Part 2: Texas Heritage Trails at 50: Texas Takes Action
Although tourism had emerged in the 1950s as the state’s fifth largest industry, Texas could not by law use tax dollars to attract outsiders—until a constitutional amendment in 1958 at last reversed the situation. In the spring of 1963, Connally’s first session in Austin, the state passed its first allocation of funds for this purpose, and also established the Texas Tourism Development Agency (TTDA) . The TTDA hired an enterprising reporter for the Baytown Sun named Frank Hildebrand, who would head the agency for many years.
In July of that year, a rising sophomore at Texas Tech by the name of Jim Phillips wrote to Governor Connally with an idea. Phillips’s family had taken a vacation in the southeastern U.S. from Wichita Falls a couple of years earlier and had driven on the Natchez Trace Parkway. Phillips described his idea thus: “I laid out my thoughts on a trail to the Governor, thinking that would at least get the idea out of my head. I was surprised when within a week, I got a letter back saying the Governor thought it was a great idea and he had forwarded it to the head of the Texas Highway Department”.

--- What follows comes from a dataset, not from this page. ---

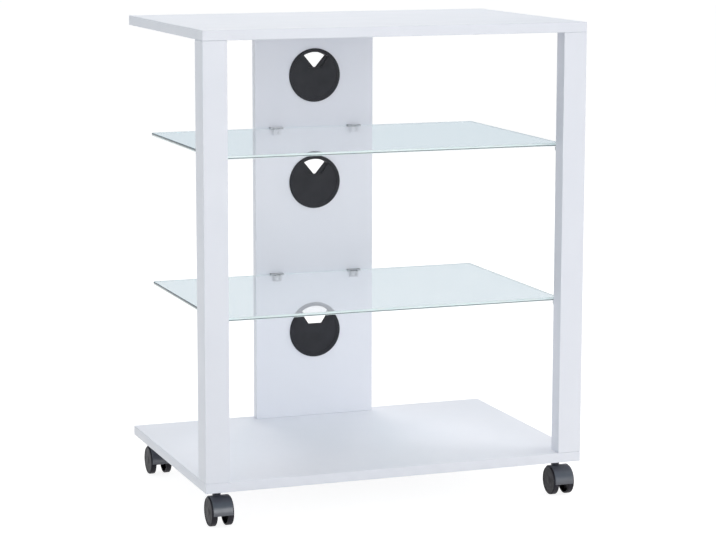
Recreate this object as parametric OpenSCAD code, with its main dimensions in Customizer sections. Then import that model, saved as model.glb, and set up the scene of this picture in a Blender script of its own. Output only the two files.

Whether Phillips’s letter is what really got the ball rolling, we may never know. But the governor in any case took the possibilities for highway tourism seriously. The TTDA began the search for a Texas advertising agency, and by January 1964, even with Connally still recovering from the gunshot wound received when the President was assassinated in November, it had narrowed its review and on February 3 selected McCann-Erickson’s Houston office to handle its account. In account executive Kern Tips’s report, two weeks later, of the agency’s initial meeting with representatives of the Highway Department (which had been responsible for all tourism promotion to date) and the new TTDA, the exploratory concept of “Texas Travel Trails” was already in the air.
What the survey revealed was dismaying. Overwhelmingly, Americans thought of all Texas as a desert wasteland—lots of oil and gas and cactus (saguaro, at that) but no water. There was little awareness of any water recreation of the sort that brought tourists to Florida or California . So Texas set about to change that perception, both through its advertising messaging and by more direct means—building more recreational lakes. It’s no coincidence that the state approved major dam projects in the 1960s, including the De Cordova Bend Dam that would create Lake Granbury and prompt John Graves’s river trip that he famously recalled in Goodbye to a River . (I speculate that the desire to counter the tourist image of Texas as a state without water is one theory behind the naming of the Texas Lakes Trail.)
The 1963 legislative session had also merged two separate agencies to establish Texas Parks & Wildlife—the result of a study Connally commissioned from the then new Department of Parks Administration at Texas Technological College according to the recommendation of the Texas Research League. The state parks study was so well received that in 1965 Connally commissioned another. By then Connally, ambitious and eager to showcase Texas as both a modern, cosmopolitan state and a stronghold of Old West mystique, set Professor Elo J. Urbanovsky and his Texas Tech team on a new task. They were to examine the feasibility of creating a Texas State Parkway.